16 января 1895 года Уайльд вышел навстречу своей судьбе. Из гостиницы «Альбермэйл» он написал: «Дорогая Сфинкс, да, завтра я уезжаю с Бози в Алжир. Я умолял его позволить мне остаться на репетициях, но у него такой ангельский характер, что он не преминул мне отказать»[473]. Накануне отъезда он дал интервью «Сент-Джеймс-газетт», как бы бросив на прощанье свою последнюю дерзость: «Было бы несправедливым путать французскую театральную критику с английской. Французский критик всегда образованный человек, чаще всего литератор. Во Франции театральными критиками были такие поэты, как Готье. Что же касается Англии, то здесь критики происходят из значительно менее благородных сословий. У них нет ни таких же качеств, ни таких же возможностей. Все они обладают моральными качествами, но не имеют никакой художественной квалификации. Критика столь сложного выразительного средства, каким является драматическое искусство, требует высочайшей культуры. Человек, не разбирающийся в других видах искусства, не может называться театральным критиком. У английских критиков нет ни прошлого, ни будущего, они неспособны разобрать оттенки мгновения, в которое погружает их театральная постановка»[474]. 17 января 1895 года Уайльд и Бози отплыли в Алжир. Они достигли алжирских берегов 25 января, и Уайльд написал Робби уже из гостиницы: «Здесь столько красоты. Юные кабилы очаровательны. В самом начале нам пришлось нелегко, прежде чем удалось найти более или менее цивилизованного гида. Но сейчас все в полном порядке, и мы с Бози пристрастились к гашишу: это просто восхитительно; три глотка дыма, а затем покой и любовь. От самого лучшего гашиша Бози просыпается по ночам и плачет, точно ребенок. Мы проехали с экскурсией по горным районам Кабилии — там полно деревень, населенных фавнами. Многие пастухи играли в нашу честь на своих дудочках. Удивительные черноволосые существа неотступно следовали за нами из леса в лес. Даже нищие выглядят здесь очень неплохо, решая таким образом проблему бедности… А самый красивый юноша Алжира, по словам нашего гида, скорее всего, разочарует нас; как грустно, не правда ли? Мы с Бози очень расстроены»[475]. Окружающие уже обращали внимание на то, что в последнее время Уайльд прилагал все меньше и меньше усилий для того, чтобы сохранить свою маску; здесь он сбросил с себя мишуру притворной добропорядочности и предстал в облике развратителя, безумно рвущегося к новым удовольствиям под жарким африканским солнцем, пособником его фантазий.

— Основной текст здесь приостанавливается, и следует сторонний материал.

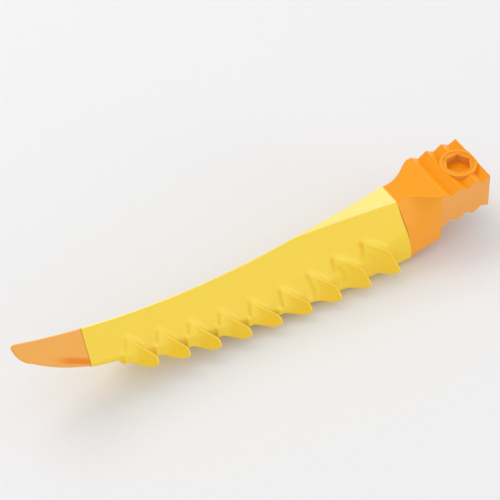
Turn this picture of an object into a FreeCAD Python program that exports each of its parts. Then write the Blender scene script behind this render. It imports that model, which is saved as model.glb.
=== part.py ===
"""Curved barbed ripper tooth: orange shank and tip, yellow barbed wear sleeve, screw lock.

Frame: millimetres, origin on the lock screw's axis at the middle of the mounting block,
+X out of the block's end face, the point of the tooth towards -X, +Z towards the spine.
"""
import FreeCAD, Part
import math
import os
import re

import Sketcher
from FreeCAD import Placement, Rotation, Vector

document = FreeCAD.newDocument("barbed_ripper_tooth")

# ------------------------------------------------------------------ driving dimensions
DIMENSIONS = [
    # mounting block
    ("block_half_width", 36.0, "half the block's width across Y"),
    ("block_top", 26.6, "height of the ridge peaks above mid-height"),
    ("block_end", 20.8, "end face ahead of the lock axis"),
    ("block_front", -46.8, "where the block meets the neck"),
    ("ridge_pitch", 21.4, "distance between ridge peaks"),
    ("ridge_depth", 7.0, "depth of the valleys between ridges"),
    ("end_drop", 2.3, "end face edge below the peaks"),
    ("boss_radius", 22.5, "round boss around the lock screw"),
    # neck
    ("neck_start", -97.0, "joint between neck and sleeve, at the top"),
    ("neck_lean", 6.5, "lean of that joint from upright, degrees"),
    ("neck_rear_radius", 8.0, "rounding under the rear of the neck"),
    ("neck_belly_rear", -50.0, "underside of the neck at the block"),
    ("neck_edge_radius", 10.0, "rounding along the neck's underside"),
    ("neck_flare_delay", 2.0, "power that delays the widening of the neck's top"),
    ("neck_curve_z", -8.0, "height the flank's curve aims at, where the neck starts"),
    ("neck_curve_rise", 20.0, "how much higher it aims at the block"),
    ("neck_wall_z", -24.0, "height where the neck's sides turn upright"),
    ("neck_lip", 1.2, "how far the neck's rear edge stands out past the block's sides"),
    ("neck_margin", 0.5, "how far the neck's side outline passes below its underside"),
    # curved tooth
    ("spine_radius", 800.0, "radius of the curved spine"),
    ("spine_low_x", -336.0, "where the spine is lowest"),
    ("spine_low_z", 19.4, "height of the spine there"),
    ("flank_lean", 27.5, "lean of the flanks from upright, degrees"),
    ("side_half_width", 38.5, "half width of the upright lower sides"),
    ("flank_blend", 50.0, "radius between flank and upright side"),
    ("spine_land", 0.8, "half width of the land on the spine"),
    ("belly_radius", 1370.0, "radius of the curved underside"),
    ("belly_low_x", -150.0, "where the underside is lowest"),
    ("belly_low_z", -59.0, "height of the underside there"),
    ("belly_edge_radius", 10.0, "rounding along the underside"),
    ("prow_edge_radius", 7.0, "the same rounding where the prow starts"),
    ("nose_edge_radius", 2.0, "the same rounding at the nose"),
    ("tip_joint", -511.0, "joint between sleeve and tip cap"),
    ("prow_start_x", -505.0, "where the underside starts to rise to the point"),
    ("prow_knee_x", -578.5, "end of the prow's long curve"),
    ("prow_knee_z", 28.9, "height there"),
    ("prow_long_radius", 290.0, "radius of the prow's long curve"),
    ("prow_short_radius", 39.0, "radius of the prow's upper curve"),
    ("nose_x", -598.7, "foremost point"),
    ("nose_z", 54.5, "height of the foremost point"),
    ("nose_radius", 6.2, "rounding over the nose"),
    ("nose_top_x", -592.5, "where the nose rounding meets the spine"),
    ("nose_top_z", 61.2, "height there"),
    # shells
    ("skin_step", 0.5, "orange parts lie this much below the sleeve's skin"),
    ("sleeve_wall", 9.0, "wall of sleeve and cap"),
    ("core_gap", 0.3, "gap between the core and the shells around it"),
    ("core_end", -556.0, "front end of the core"),
    ("joint_gap", 0.2, "gap between sleeve, neck and cap"),
    # barbs
    ("barb_first_x", -150.0, "foot of the barb nearest the block"),
    ("barb_pitch", 40.1, "distance between barbs"),
    ("barb_reach", 35.0, "length of a barb along the tooth"),
    ("barb_bend", 30.0, "bend radius at the root"),
    ("barb_rise", 30.0, "angle of a barb to the flank, degrees"),
    ("barb_thickness", 2.6, "thickness of a barb"),
    ("barb_height", 31.0, "length of the root up the flank"),
    ("barb_lean", 2.5, "how far the root's top lies behind its foot"),
    ("barb_lift", 14.0, "height of the first barb's foot above the underside"),
    ("barb_lift_step", 2.3, "how much lower each following foot sits, down to the underside"),
    ("barb_root", 6.0, "depth of a barb's foot below the flank"),
    ("barb_drop", 7.0, "how far a barb hangs below its foot"),
    ("barb_belly_start", 23.0, "where the rounded part of the lower edge starts"),
    ("barb_belly_radius", 24.0, "radius of that part"),
    ("barb_tip_radius", 4.5, "rounding of the barb's tip"),
    ("barb_tip_size", 3.5, "length and height of that rounding"),
    ("barb_tail", 6.0, "height of the barb's rear corner up the flank"),
    ("barb_tail_x", 34.4, "how far back that corner lies"),
    ("barb_tail_radius", 14.5, "rounding of that corner"),
    ("barb_tail_size", 5.0, "length of each edge that the rounding takes"),
    ("barb_growth", 17.6, "how much higher the rear corner of the first barb lies"),
    ("barb_growth_step", 5.5, "how much less of that each following barb has"),
    ("barb_growth_root", 0.64, "share of that growth that the root's top gains"),
    ("barb_growth_lean", 0.32, "share of it that the rear corner moves forward"),
    # lock
    ("head_bore", 18.3, "radius of the bore for the lock screw's head"),
    ("head_radius", 18.24, "radius of the lock screw's head"),
    ("head_top", 26.3, "top of the head"),
    ("head_bottom", 6.0, "underside of the head"),
    ("socket_flats", 27.0, "hexagon socket across flats"),
    ("socket_depth", 12.7, "depth of the socket"),
    ("socket_mouth", 16.4, "radius of the socket's round mouth"),
    ("socket_bevel", 1.6, "depth and width of the bevel in that mouth"),
    ("stem_radius", 9.0, "radius of the screw's threaded stem"),
    ("stem_end", -22.5, "lower end of the stem"),
    ("washer_thick", 2.0, "thrust washer and retaining ring thickness"),
    ("web_bottom", -1.0, "underside of the web between the two bores"),
    ("running_gap", 0.06, "radial clearance of running fits"),
    ("loose_gap", 0.1, "room around parts that only lie in place"),
    ("fitted_gap", 0.02, "room around parts that sit tight"),
    ("ring_opening", 2.5, "half the opening of the retaining ring"),
    ("ring_width", 4.0, "radial width of the retaining ring"),
    ("edge_break", 0.6, "chamfers on turned parts"),
    ("dog_radius", 14.5, "radius of the sliding lock dog"),
    ("dog_bottom", -36.6, "lower end of the dog when it is out"),
    ("dog_length", 23.0, "length of the dog"),
    ("dog_floor", 3.6, "thickness below the dog's threaded bore"),
    ("dog_chamfer", 1.5, "chamfer at the dog's free end"),
    ("dog_free", 9.0, "length of the free end, up to the relief groove"),
    ("dog_groove", 1.2, "height of that groove"),
    ("bush_outer", 17.5, "radius of the block's lower bore"),
    ("bush_top", -3.6, "upper end of the guide bush"),
    ("bush_bottom", -24.0, "lower end of the guide bush"),
    ("key_radius", 2.0, "radius of the anti-turn key and of the friction plug"),
    ("key_offset", 15.2, "distance of the key from the lock axis"),
    ("key_bottom", -17.5, "lower end of the key"),
    ("plug_height", -18.1, "height of the friction plug when the dog is out"),
    ("ring_radius", 1.05, "cord radius of the O-ring"),
    ("ring_height", 11.0, "height of the O-ring"),
    # hidden screws and seals
    ("screw_radius", 4.0, "radius of the sleeve and cap screws"),
    ("screw_head", 8.0, "radius of their countersunk heads"),
    ("screw_length", 24.0, "overall length of a sleeve screw"),
    ("cap_screw_length", 16.0, "overall length of the cap screw"),
    ("screw_sink", 1.7, "how far their heads lie inside the underside"),
    ("screw_recess", 2.6, "radius and depth of the key recess in their heads"),
    ("cap_screw_z", 5.2, "height of the cap screw's head"),
    ("screw_first_x", -130.0, "first sleeve screw"),
    ("screw_pitch", 120.0, "distance between sleeve screws"),
    ("cap_screw_x", -532.0, "cap screw"),
    ("seal_width", 4.0, "width of the two seals around the core"),
    ("seal_depth", 2.0, "depth of their grooves"),
    ("neck_seal_x", -112.0, "rear seal"),
    ("cap_seal_x", -500.0, "front seal"),
]

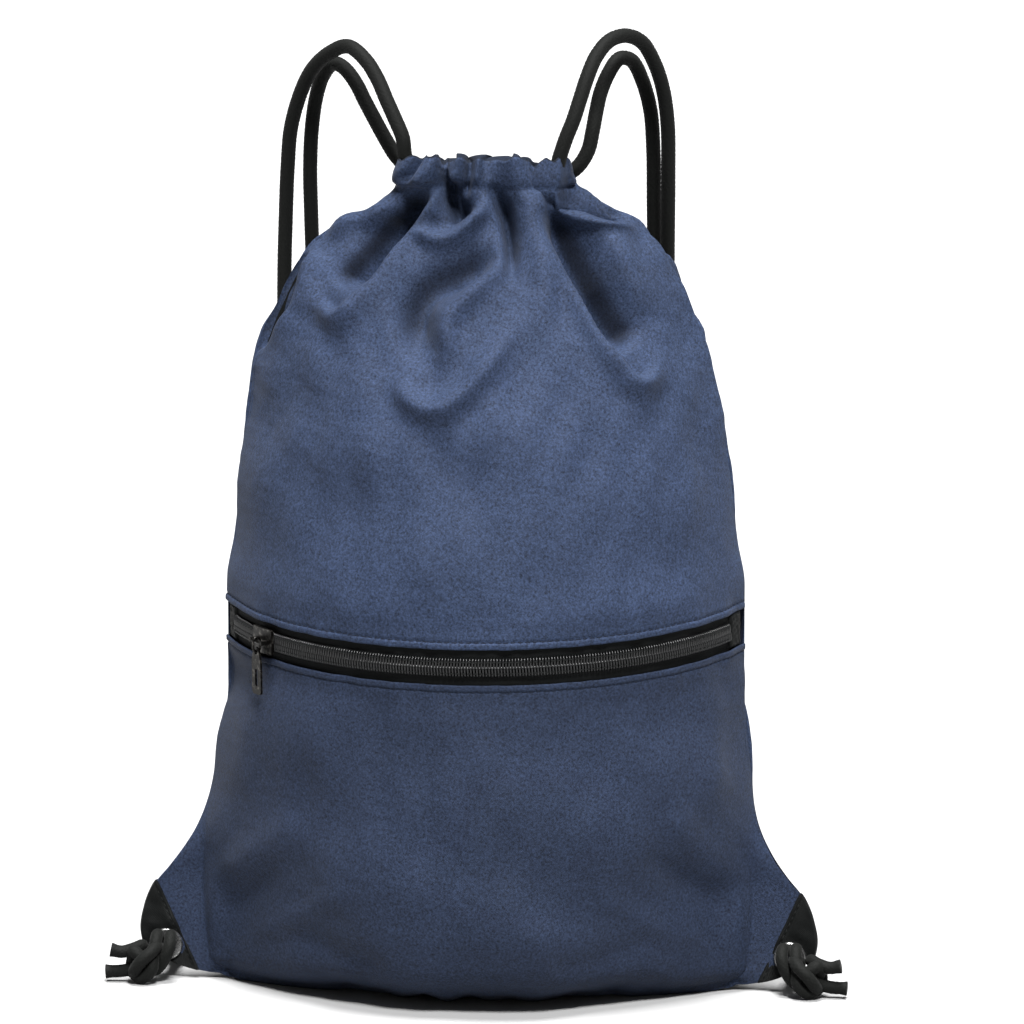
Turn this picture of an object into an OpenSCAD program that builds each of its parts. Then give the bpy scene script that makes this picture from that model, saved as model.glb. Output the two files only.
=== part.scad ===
// Drawstring backpack with a full-width zipped front pocket, filled and standing on its base.
// Origin: centre of the base on the floor. +X to the right seen from the front, -Y to the front, +Z up.

/* [Bag] */
// Share of the standard bulge that the filling gives the front and back
bulge = 1; // [0.9:0.02:1.05]
// Thickness of the body fabric with its coating
cloth_t = 1; // [0.8:0.1:1.2]
// Height of the seam end of the zip above the floor
zip_h = 180; // [176:1:184]
// Forward and downward tilt of the plane of the zip, in degrees
zip_tilt = 5; // [0:1:6]

/* [Casing] */
// Half width of the gathered drawstring casing
casing_half_w = 38; // [37:1:42]
// Height of the drawstring casing
casing_h = 25; // [25:1:28]

/* [Zip] */
// Height of each half of the visible zip tape, measured from the centre line
tape_show = 9; // [8:0.5:10]
// Width of one row of coil teeth
coil_w = 4.2; // [3.8:0.1:4.4]
// Height that the coil stands above its tape
coil_t = 2.4; // [2:0.1:2.6]
// Angle of the slider along the curved track, from the centre of the bag
slider_at = -49; // [-58:1:58]
// Length of the pull tab
tab_len = 21; // [16:1:24]

/* [Corners] */
// Distance of each eyelet from the centre of the bag
eyelet_x = 153; // [152:1:154]
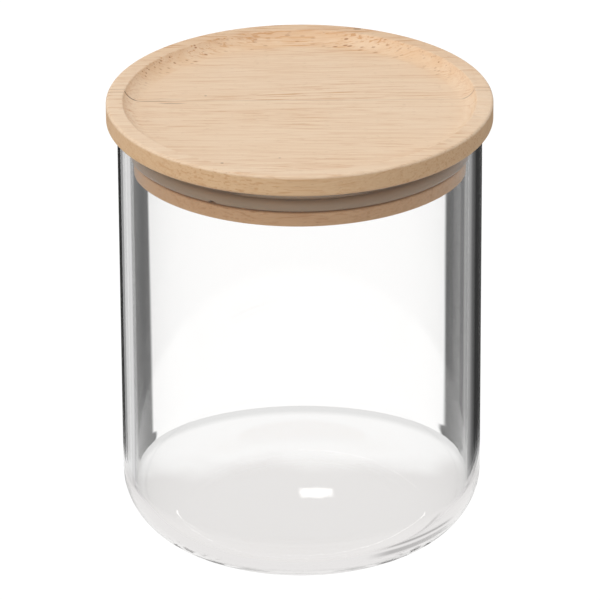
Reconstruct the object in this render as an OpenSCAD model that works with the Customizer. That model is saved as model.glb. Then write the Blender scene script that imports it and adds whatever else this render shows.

Вернувшись из Африки, Андре Жид удалился в Швейцарию и написал там «Топи», не переставая при этом мечтать: «Сидя на срубленном дереве, я снова мысленно возвращался в сады Бискры, именно в этот час Садрек Бубукар молча подсаживался к моему костру и закуривал свою сигарету с коноплей. Поль возвращался с работы в сопровождении Атмана и Башира. Хватит ли мне терпения дождаться здесь весны?»[476]